The former is a non-fiction comedy film about the Panama Papers scandal. The latter, meanwhile, is a sports drama film about an agent trying to get his client into the NBA. While The Laundromat has its own merits, we find High Flying Bird more interesting.
For one reason, Soderbergh shot the entire film with an iPhone (again, highlighting the powers of an Apple device). For another, André Holland has given the audience yet another breathtaking performance as the protagonist – a desperate sports agent, Ray Burke – as he uses all means to secure the most lucrative contract possible for his best basketball client (and himself) before he’s swallowed by a wave of debt. This will be the deal that decides if he must file for bankruptcy.
Some of his best works include: Erin Brockovich (2000), Contagion (2011), and Magic Mike (2012).
Dee Rees / The last thing he wanted
Dee Rees’ The Last Thing He Wanted, based on Joan Didion’s book of the same name, has a cast that includes Anne Hathaway, Ben Affleck, and Willem Dafoe. It follows journalist Elena McMahon (Anne Hathaway) who tries to hold of big money to solve a family emergency by dealing arms in the criminal underworld. This eventually leads her to uncover the darker side of politics between the United States and Iran, in what we now know as the Iran-Contra Affair.

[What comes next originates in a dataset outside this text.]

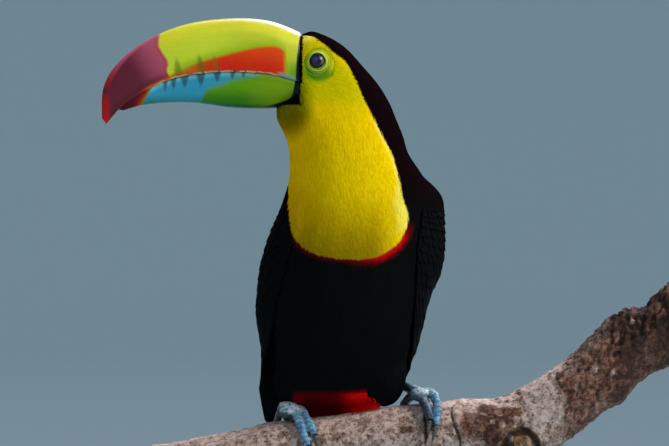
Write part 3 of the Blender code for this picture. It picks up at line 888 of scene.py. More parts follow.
def wing_grid(side):
    """Reads the outer surface of a CAD wing by rays that come in level from outside."""
    node = f"wing_{side}"
    wing = Surface(frame["nodes"][node])
    low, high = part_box(node)
    outside = 150.0
    heights = np.linspace(high.z / MM - 0.6, low.z / MM + 0.6, 60)
    angles = np.arange(-70.0, 118.0, 1.5)
    turns = np.radians(angles if side == "left" else 180.0 - angles)
    out = np.stack([np.cos(turns), np.sin(turns), np.zeros(len(turns))], axis=1)
    edges, hits = [], []
    for height in heights:
        ring = crossings("trunk", 2, min(height, 350.0))
        middle = np.append((ring.min(axis=0) + ring.max(axis=0))[:2] / 2, height)
        origins = middle + outside * out
        reach = wing.hit(origins, -out, outside + 50.0)
        met = np.flatnonzero(np.isfinite(reach))
        edges.append((angles[met[0]] + 0.8, angles[met[-1]] - 0.8))
        hits.append((met, origins[met] - out[met] * reach[met][:, None]))
    edges = np.array(edges)
    kernel = np.ones(5) / 5
    padded = np.pad(edges, ((2, 2), (0, 0)), mode="edge")
    edges = np.stack([np.convolve(padded[:, i], kernel, "valid") for i in (0, 1)], axis=1)
    rows = []
    for (first, last), (met, found) in zip(edges, hits):
        wanted = np.linspace(first, last, 25)
        rows.append(np.stack([np.interp(wanted, angles[met], found[:, k]) for k in range(3)], axis=1))
    if side == "right":
        heights = np.append(heights, heights[-1] - np.array((1.5, 3.0, 4.5)))
        rows += [rows[-1] + drop for drop in ((0.6, 0, -1.5), (1.2, 0, -3.0), (1.8, 0, -4.5))]
    rows = np.array(rows)
    full = int(np.abs(heights - heights[-1] - 17.0).argmin())
    for i in range(full + 1, len(rows)):
        widened = rows[full] + rows[i][0] - rows[full][0]
        rows[i] = 0.15 * rows[i] + 0.85 * np.where([True, True, False], widened, rows[i])
    return WingGrid(heights, rows, (1.0 if side == "left" else -1.0, 0.0, 0.0))


def tail_grid():
    """Reads the back of the CAD tail by rays that come in level from behind."""
    tail = Surface(frame["nodes"]["tail"])
    low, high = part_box("tail")
    columns, behind = 21, 200.0
    heights = np.linspace(high.z / MM - 8.0, low.z / MM + 0.4, 50)
    rows = []
    for height in heights:
        ring = crossings("tail", 2, height)
        left, right = ring[:, 0].min() + 0.4, ring[:, 0].max() - 0.4
        xs = np.linspace(right, left, columns)
        origins = np.stack([xs, np.full(columns, behind), np.full(columns, height)], axis=1)
        forward = np.tile((0.0, -1.0, 0.0), (columns, 1))
        reach = tail.hit(origins, forward, 2 * behind)
        met = np.isfinite(reach)
        ys = np.interp(-xs, -xs[met], behind - reach[met])
        rows.append(np.stack([xs, ys, origins[:, 2]], axis=1))
    return WingGrid(heights, np.array(rows), (0.0, 1.0, 0.0))


# ---------------------------------------------------------------- the skin


def over_wing(points):
    """True where the bib's feathers lie over the front edge of the wing."""
    return (yellow_depth(points) > -2.0) & (points[:, 1] < FRONT_BACK_Y)


def coat_depth(points, under_wing):
    """How far the skin lies inside the outline of the coat."""
    x, _, z = points.T
    depth = between(COAT_BY_HEIGHT, z)[3] + 0.1
    depth = np.where(under_wing, 2.7, depth)
    near_bill = smooth(x, -47.0, -54.0) * smooth(z, 396.0, 402.0)
    depth = depth * (1 - 0.55 * near_bill)
    shoulder = smooth(np.abs(x + 22.0), 28.0, 40.0) * smooth(z, 330.0, 346.0) * smooth(z, 374.0, 358.0)
    flank = smooth(x, 0.0, 10.0) * smooth(z, 222.0, 234.0) * smooth(z, 262.0, 246.0)
    depth = depth - np.where(x > -22.0, 2.2, 0.5) * shoulder - 1.8 * flank
    bare = bare_share(points)
    return depth * (1 - bare) + 0.75 * bare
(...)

A political scandal about illegal arms-dealership that tainted Reagen’s presidency.
Fun fact: Netflix acquired the rights to distribute the Academy and Golden Globes Award nominated film Mudbound as its Originals – a film that is also produced by Dee Rees.
Also check out: Pariah (2011) and Bessie (2015).
If we’ve whet your appetite for more, look up: Spike Lee (Da 5 Bloods), Noah Baumbach (The Meyerowitz Stories), Susanne Bier (Bird Box), Andy Serkis (Mowgli: Legend of the Jungle), Elizabeth Garbus (Lost Girls), and Peter Berg (Spenser Confidential).